Collected data —
--

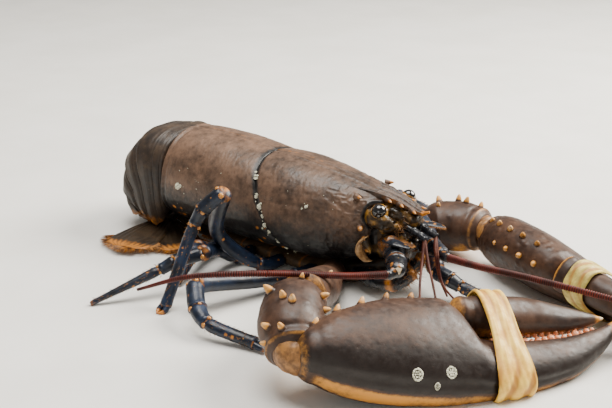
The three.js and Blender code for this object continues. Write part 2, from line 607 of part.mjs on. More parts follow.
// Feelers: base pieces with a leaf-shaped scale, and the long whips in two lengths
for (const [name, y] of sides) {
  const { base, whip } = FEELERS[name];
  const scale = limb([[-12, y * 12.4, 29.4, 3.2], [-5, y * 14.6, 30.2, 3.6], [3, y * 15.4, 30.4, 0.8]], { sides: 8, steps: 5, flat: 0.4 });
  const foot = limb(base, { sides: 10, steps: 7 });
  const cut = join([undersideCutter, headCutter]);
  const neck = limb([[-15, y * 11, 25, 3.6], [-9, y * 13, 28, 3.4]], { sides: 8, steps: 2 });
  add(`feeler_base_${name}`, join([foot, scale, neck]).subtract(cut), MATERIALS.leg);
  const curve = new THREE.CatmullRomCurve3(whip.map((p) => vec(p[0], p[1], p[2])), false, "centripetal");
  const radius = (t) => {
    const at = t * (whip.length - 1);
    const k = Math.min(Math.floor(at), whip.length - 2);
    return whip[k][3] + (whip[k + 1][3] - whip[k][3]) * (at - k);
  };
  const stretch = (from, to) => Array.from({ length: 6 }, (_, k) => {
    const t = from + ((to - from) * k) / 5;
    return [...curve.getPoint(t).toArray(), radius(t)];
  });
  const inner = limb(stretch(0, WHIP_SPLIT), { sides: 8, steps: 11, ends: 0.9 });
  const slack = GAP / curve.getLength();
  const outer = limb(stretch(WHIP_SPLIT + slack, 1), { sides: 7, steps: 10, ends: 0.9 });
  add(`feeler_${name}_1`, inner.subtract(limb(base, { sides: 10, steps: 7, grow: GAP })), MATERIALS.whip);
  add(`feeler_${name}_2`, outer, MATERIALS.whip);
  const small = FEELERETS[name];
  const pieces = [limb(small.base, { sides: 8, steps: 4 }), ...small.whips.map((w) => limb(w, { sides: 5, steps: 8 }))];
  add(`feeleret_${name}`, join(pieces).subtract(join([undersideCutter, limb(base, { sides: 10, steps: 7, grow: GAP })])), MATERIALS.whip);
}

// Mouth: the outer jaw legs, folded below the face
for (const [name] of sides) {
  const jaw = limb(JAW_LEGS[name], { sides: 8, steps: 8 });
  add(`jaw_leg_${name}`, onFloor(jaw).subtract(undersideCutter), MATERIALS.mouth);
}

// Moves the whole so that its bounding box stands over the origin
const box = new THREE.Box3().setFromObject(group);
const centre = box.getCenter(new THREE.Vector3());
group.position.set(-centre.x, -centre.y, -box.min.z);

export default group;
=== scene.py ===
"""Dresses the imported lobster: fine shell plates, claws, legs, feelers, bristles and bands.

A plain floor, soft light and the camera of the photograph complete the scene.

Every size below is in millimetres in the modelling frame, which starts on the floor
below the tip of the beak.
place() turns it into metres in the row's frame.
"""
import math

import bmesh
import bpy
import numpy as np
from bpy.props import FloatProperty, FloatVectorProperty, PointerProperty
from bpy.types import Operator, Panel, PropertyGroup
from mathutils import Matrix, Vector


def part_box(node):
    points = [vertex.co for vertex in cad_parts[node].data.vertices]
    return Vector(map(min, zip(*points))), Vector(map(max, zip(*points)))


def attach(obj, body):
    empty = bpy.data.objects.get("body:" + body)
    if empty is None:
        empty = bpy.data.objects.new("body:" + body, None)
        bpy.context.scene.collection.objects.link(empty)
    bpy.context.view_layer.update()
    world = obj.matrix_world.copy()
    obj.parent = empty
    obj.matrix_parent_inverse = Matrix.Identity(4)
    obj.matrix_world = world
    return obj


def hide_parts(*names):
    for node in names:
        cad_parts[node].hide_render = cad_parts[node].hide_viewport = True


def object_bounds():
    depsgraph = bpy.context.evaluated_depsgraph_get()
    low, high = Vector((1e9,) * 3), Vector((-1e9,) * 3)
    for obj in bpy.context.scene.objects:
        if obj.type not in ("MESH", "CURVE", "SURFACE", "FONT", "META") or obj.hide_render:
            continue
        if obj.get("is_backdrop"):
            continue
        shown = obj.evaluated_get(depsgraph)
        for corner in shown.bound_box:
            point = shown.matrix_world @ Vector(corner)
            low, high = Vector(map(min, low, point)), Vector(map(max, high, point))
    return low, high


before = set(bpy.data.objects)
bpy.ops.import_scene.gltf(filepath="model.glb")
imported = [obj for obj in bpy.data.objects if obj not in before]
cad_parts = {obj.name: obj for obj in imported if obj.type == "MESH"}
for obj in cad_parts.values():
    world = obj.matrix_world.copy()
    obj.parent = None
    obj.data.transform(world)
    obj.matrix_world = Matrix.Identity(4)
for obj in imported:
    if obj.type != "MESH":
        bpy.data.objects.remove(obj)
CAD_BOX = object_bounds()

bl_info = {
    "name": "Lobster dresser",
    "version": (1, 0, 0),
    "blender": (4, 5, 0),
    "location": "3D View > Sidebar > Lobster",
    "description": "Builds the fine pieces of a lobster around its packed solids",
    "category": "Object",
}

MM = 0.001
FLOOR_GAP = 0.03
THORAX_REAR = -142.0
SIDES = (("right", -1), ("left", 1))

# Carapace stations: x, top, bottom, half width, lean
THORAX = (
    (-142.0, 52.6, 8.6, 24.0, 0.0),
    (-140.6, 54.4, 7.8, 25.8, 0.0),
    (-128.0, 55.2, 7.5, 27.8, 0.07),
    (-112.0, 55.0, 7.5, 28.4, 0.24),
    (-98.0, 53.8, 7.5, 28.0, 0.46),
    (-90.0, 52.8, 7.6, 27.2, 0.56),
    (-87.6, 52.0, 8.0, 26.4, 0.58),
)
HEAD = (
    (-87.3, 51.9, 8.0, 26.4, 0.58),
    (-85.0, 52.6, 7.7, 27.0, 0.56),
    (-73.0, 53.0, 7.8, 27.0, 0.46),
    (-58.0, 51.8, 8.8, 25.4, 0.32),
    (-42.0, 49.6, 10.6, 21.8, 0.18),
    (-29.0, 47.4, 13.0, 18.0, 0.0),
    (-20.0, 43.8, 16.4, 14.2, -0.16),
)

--

What needs to be done — Give again the lines from the one with "below the face" to the one with "zip(*points))), Vector(map(max, zip(*points)))", both lines included, exactly and with no other line.

Result for this exercise —
// Mouth: the outer jaw legs, folded below the face
for (const [name] of sides) {
  const jaw = limb(JAW_LEGS[name], { sides: 8, steps: 8 });
  add(`jaw_leg_${name}`, onFloor(jaw).subtract(undersideCutter), MATERIALS.mouth);
}

// Moves the whole so that its bounding box stands over the origin
const box = new THREE.Box3().setFromObject(group);
const centre = box.getCenter(new THREE.Vector3());
group.position.set(-centre.x, -centre.y, -box.min.z);

export default group;
=== scene.py ===
"""Dresses the imported lobster: fine shell plates, claws, legs, feelers, bristles and bands.

A plain floor, soft light and the camera of the photograph complete the scene.

Every size below is in millimetres in the modelling frame, which starts on the floor
below the tip of the beak.
place() turns it into metres in the row's frame.
"""
import math

import bmesh
import bpy
import numpy as np
from bpy.props import FloatProperty, FloatVectorProperty, PointerProperty
from bpy.types import Operator, Panel, PropertyGroup
from mathutils import Matrix, Vector


def part_box(node):
    points = [vertex.co for vertex in cad_parts[node].data.vertices]
    return Vector(map(min, zip(*points))), Vector(map(max, zip(*points)))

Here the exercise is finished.